1 Soumises à une obligation de résultats en matière de sécurité, les entreprises élaborent ou renforcent leur gestion des risques à l'égard des expatriés et des voyageurs d'affaires.

2 Un contentieux consécutif à une sous-estimation du principe de précaution est quasi systématiquement favorable au salarié victime.

3 Les procédures abouties, surtout dans les groupes internationaux, prévoient une phase de prévention et de formation, puis l'accompagnement sur le terrain et le reporting à la maison mère.

Des risques divers : histoires vraies

• Un Français voyageant fréquemment par avion est victime d'une crise cardiaque en plein vol. Son employeur, par souci d'économie, avait exigé que ses employés se déplacent en classe économique.

• Une femme d'affaires américaine atterrit à Londres après un vol de nuit, prend le volant de sa voiture de location pour se rendre à une réunion de travail programmée dans la matinée. Fatiguée par le voyage et n'ayant pas l'habitude de conduire à gauche, elle est impliquée dans un accident grave de la route.

• Un ingénieur danois, à la suite d'un retard de son avion, rate sa correspondance et arrive en Inde avec un jour de retard. Entre-temps, l'hôtel de Bombay dans lequel il devait séjourner est attaqué par des terroristes. En l'absence de procédure de reporting, son employeur a été incapable de le localiser pendant plus de vingt-quatre heures.
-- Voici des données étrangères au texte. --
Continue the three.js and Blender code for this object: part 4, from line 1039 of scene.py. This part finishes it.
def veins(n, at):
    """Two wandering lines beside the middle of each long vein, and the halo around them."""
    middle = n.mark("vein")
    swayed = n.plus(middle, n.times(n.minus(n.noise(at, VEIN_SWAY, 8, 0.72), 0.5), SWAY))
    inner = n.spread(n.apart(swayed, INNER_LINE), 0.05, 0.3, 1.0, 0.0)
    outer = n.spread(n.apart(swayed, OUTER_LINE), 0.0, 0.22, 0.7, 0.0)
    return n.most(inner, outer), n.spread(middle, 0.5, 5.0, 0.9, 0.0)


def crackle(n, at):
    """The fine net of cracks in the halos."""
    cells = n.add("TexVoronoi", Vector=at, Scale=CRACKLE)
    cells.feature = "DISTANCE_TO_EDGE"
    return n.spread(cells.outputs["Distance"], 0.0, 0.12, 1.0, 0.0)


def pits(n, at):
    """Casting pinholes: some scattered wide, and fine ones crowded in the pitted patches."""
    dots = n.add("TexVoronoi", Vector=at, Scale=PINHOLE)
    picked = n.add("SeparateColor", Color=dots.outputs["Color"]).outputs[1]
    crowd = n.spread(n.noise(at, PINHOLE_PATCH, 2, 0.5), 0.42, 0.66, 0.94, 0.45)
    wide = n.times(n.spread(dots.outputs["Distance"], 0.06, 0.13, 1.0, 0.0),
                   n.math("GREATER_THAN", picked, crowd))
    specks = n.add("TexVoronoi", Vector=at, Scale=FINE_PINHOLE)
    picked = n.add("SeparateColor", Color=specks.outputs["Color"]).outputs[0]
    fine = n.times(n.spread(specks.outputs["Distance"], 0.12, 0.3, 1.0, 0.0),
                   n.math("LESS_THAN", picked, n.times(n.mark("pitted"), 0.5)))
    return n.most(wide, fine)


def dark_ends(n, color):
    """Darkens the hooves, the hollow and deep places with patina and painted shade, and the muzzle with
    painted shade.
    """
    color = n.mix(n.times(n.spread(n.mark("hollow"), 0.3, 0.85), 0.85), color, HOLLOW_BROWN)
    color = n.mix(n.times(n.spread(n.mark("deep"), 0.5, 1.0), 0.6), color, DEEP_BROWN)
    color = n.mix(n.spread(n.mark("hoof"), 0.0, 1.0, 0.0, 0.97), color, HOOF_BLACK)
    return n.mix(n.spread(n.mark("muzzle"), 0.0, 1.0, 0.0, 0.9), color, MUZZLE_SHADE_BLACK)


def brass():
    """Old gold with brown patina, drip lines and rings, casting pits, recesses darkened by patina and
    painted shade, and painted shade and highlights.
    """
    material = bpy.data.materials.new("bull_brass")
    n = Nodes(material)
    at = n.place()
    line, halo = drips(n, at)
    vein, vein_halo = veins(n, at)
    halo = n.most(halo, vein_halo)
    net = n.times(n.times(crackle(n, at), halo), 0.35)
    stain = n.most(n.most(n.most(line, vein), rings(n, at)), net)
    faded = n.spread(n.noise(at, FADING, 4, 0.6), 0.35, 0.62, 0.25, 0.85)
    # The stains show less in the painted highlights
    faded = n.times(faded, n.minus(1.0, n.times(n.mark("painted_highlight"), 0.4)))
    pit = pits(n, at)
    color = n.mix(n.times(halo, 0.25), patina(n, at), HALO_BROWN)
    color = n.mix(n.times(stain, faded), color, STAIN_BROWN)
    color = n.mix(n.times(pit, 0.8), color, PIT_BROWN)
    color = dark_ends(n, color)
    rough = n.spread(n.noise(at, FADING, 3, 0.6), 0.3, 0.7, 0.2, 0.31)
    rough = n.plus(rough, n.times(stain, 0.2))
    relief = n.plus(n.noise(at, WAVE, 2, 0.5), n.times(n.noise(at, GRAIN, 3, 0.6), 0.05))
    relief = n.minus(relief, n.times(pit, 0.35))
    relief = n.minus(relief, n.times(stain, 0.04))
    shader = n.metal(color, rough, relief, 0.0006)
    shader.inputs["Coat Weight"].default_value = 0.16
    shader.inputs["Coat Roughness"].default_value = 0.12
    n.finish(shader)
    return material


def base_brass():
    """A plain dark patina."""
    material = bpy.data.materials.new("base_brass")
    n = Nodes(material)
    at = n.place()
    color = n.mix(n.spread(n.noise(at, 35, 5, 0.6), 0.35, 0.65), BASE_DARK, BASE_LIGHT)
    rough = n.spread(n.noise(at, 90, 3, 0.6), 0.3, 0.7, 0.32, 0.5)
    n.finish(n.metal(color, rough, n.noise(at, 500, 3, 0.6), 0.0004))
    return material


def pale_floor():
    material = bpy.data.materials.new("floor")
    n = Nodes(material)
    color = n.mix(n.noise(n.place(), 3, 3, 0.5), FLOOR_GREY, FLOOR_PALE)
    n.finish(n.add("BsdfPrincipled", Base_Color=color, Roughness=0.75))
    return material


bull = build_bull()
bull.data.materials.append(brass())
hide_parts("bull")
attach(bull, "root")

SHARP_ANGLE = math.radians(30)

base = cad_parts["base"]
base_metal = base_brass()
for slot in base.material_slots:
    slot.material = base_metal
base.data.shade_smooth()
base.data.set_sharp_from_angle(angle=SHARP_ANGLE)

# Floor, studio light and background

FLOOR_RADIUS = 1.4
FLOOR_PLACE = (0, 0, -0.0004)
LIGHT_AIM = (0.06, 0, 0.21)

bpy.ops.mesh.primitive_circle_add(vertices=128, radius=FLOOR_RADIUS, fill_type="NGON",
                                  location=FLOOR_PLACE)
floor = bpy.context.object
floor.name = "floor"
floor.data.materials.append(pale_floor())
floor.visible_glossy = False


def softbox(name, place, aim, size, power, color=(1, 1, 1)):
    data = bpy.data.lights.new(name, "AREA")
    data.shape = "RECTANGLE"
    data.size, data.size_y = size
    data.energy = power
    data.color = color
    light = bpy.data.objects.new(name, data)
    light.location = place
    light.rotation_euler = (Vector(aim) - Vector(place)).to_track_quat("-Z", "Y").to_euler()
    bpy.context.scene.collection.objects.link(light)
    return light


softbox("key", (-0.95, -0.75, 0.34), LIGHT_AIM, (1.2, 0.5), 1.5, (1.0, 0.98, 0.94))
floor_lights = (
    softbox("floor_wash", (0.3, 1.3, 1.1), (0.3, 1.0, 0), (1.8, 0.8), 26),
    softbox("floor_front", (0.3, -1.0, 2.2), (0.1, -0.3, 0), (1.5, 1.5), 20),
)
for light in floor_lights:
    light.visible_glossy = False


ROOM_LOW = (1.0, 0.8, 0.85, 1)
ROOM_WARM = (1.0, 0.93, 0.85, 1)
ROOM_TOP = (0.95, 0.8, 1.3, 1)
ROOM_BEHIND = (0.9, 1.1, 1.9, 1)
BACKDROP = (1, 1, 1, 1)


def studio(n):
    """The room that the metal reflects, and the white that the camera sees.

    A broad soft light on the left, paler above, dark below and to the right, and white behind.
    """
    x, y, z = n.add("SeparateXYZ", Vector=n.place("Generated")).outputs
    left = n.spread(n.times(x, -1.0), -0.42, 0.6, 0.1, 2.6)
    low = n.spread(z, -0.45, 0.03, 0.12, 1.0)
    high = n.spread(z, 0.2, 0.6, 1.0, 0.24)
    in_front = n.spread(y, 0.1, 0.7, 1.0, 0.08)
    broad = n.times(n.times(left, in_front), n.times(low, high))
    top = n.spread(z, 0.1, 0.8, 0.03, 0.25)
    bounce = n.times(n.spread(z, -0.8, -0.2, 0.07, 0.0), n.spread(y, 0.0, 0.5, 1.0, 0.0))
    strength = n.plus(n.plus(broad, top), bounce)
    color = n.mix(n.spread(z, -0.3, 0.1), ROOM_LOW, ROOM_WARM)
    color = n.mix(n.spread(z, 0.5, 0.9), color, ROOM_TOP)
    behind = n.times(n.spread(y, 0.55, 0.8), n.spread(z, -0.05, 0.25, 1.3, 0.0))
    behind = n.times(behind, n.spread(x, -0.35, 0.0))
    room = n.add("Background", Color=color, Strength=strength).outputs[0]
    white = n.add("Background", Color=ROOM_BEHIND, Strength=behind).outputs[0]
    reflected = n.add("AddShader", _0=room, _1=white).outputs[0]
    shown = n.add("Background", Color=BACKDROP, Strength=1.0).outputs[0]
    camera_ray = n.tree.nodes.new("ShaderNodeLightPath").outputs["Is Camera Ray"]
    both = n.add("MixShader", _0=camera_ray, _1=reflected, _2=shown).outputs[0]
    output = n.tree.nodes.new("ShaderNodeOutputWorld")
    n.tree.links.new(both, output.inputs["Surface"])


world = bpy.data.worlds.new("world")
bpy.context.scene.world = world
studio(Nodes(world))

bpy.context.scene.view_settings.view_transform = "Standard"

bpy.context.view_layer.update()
• L'épouse d'un expatrié en Thaïlande souffre d'une douleur au bras et d'une subite infection aux yeux. Quelques mois plus tôt, elle avait été mordue par un chien. Le salarié et sa famille n'avaient pas été vaccinés avant de quitter leur pays d'origine.

• Un Européen est arrêté à l'aéroport aux Etats-Unis pour avoir utilisé son téléphone portable dans un périmètre protégé de la zone de l'immigration et des douanes, il n'avait ni remarqué les consignes affichées ni tenu compte de l'avertissement verbal de l'agent.

• A son arrivée à l'aéroport dans un pays d'Asie, un ingénieur engage un chauffeur de taxi pour le conduire dans un chantier à une centaine de kilomètres. En route, il lui demande de s'arrêter pour utiliser les toilettes d'un établissement. Revenant à la voiture, il découvre que le taxi a disparu avec tous ses effets, y compris son passeport et son téléphone portable. Ayant contacté la police locale, il est mis en détention pour défaut de papiers d'identité.